§ EXERCISE DIRECTIONS
Extract the listing below in full, unchanged.

☆ ☆ ☆ ☆

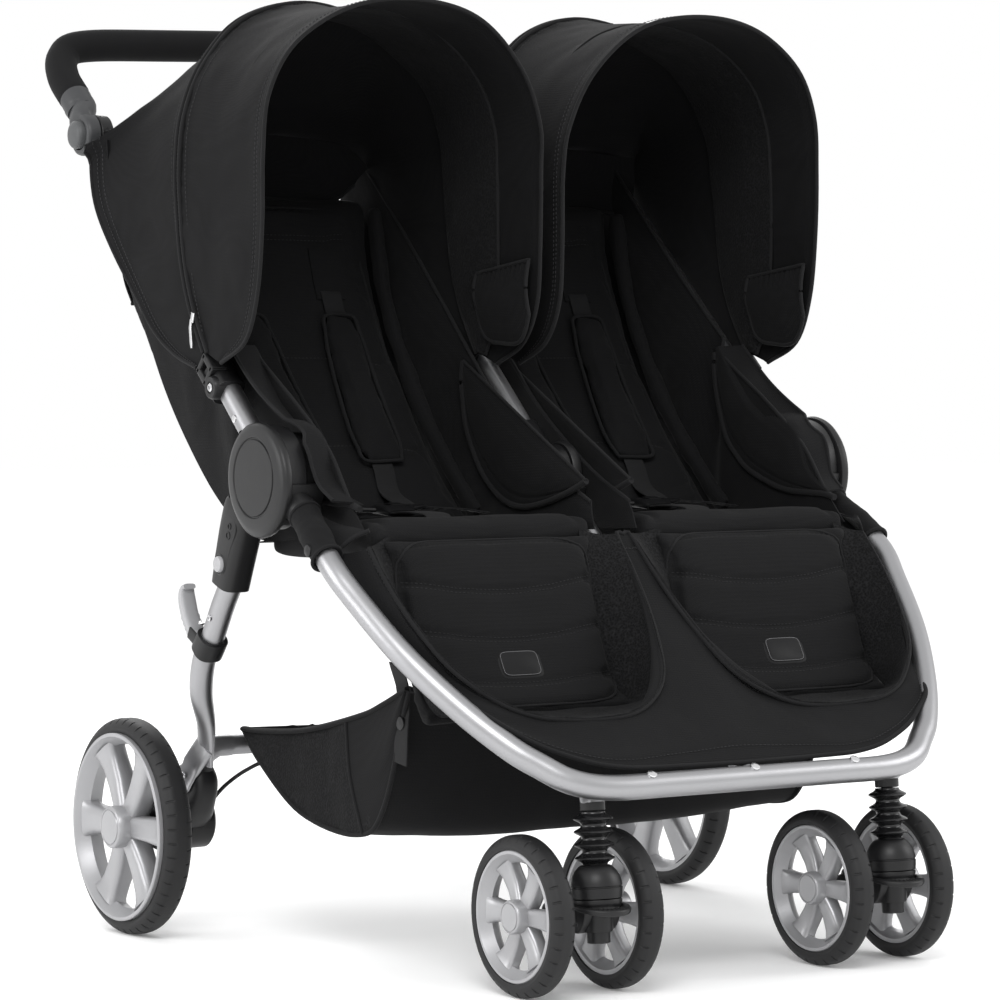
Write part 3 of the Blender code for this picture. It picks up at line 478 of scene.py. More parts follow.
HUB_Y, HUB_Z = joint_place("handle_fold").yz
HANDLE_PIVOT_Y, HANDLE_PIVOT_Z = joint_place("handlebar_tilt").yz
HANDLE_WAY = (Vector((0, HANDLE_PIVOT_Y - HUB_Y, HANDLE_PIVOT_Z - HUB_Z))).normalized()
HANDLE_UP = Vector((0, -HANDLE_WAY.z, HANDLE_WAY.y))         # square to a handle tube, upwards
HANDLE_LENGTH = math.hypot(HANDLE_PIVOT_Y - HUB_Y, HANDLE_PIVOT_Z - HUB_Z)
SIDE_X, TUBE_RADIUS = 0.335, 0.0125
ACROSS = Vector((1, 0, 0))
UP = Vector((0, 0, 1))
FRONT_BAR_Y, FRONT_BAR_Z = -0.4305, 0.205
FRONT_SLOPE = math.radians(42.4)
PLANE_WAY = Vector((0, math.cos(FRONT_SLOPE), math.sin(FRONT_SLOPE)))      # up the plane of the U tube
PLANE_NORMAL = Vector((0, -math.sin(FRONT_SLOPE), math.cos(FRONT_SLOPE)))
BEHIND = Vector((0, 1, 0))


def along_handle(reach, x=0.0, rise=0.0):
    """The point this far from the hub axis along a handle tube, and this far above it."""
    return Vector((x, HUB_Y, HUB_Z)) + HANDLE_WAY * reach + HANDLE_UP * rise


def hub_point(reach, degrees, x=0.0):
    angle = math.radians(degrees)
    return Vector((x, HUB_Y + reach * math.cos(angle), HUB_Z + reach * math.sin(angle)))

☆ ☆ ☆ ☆

§ FINISHED ANSWER
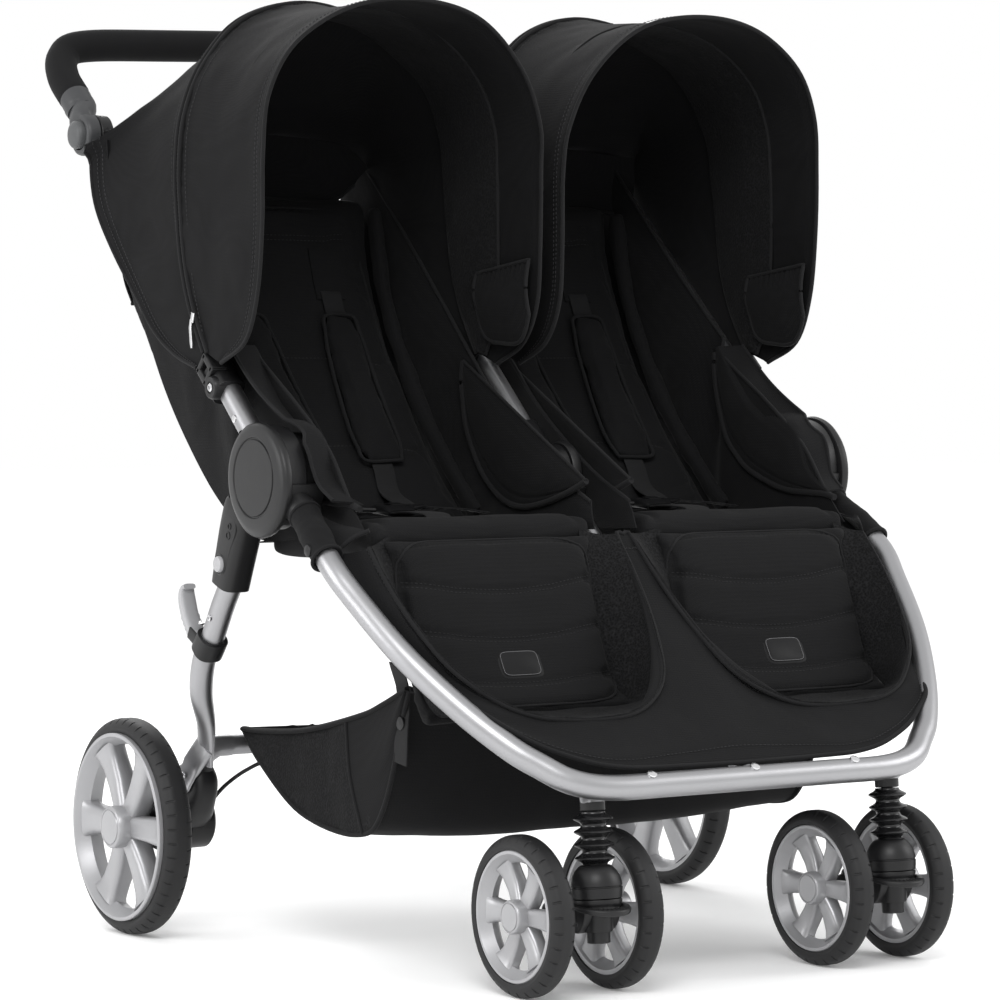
Write part 3 of the Blender code for this picture. It picks up at line 478 of scene.py. More parts follow.
HUB_Y, HUB_Z = joint_place("handle_fold").yz
HANDLE_PIVOT_Y, HANDLE_PIVOT_Z = joint_place("handlebar_tilt").yz
HANDLE_WAY = (Vector((0, HANDLE_PIVOT_Y - HUB_Y, HANDLE_PIVOT_Z - HUB_Z))).normalized()
HANDLE_UP = Vector((0, -HANDLE_WAY.z, HANDLE_WAY.y))         # square to a handle tube, upwards
HANDLE_LENGTH = math.hypot(HANDLE_PIVOT_Y - HUB_Y, HANDLE_PIVOT_Z - HUB_Z)
SIDE_X, TUBE_RADIUS = 0.335, 0.0125
ACROSS = Vector((1, 0, 0))
UP = Vector((0, 0, 1))
FRONT_BAR_Y, FRONT_BAR_Z = -0.4305, 0.205
FRONT_SLOPE = math.radians(42.4)
PLANE_WAY = Vector((0, math.cos(FRONT_SLOPE), math.sin(FRONT_SLOPE)))      # up the plane of the U tube
PLANE_NORMAL = Vector((0, -math.sin(FRONT_SLOPE), math.cos(FRONT_SLOPE)))
BEHIND = Vector((0, 1, 0))


def along_handle(reach, x=0.0, rise=0.0):
    """The point this far from the hub axis along a handle tube, and this far above it."""
    return Vector((x, HUB_Y, HUB_Z)) + HANDLE_WAY * reach + HANDLE_UP * rise


def hub_point(reach, degrees, x=0.0):
    angle = math.radians(degrees)
    return Vector((x, HUB_Y + reach * math.cos(angle), HUB_Z + reach * math.sin(angle)))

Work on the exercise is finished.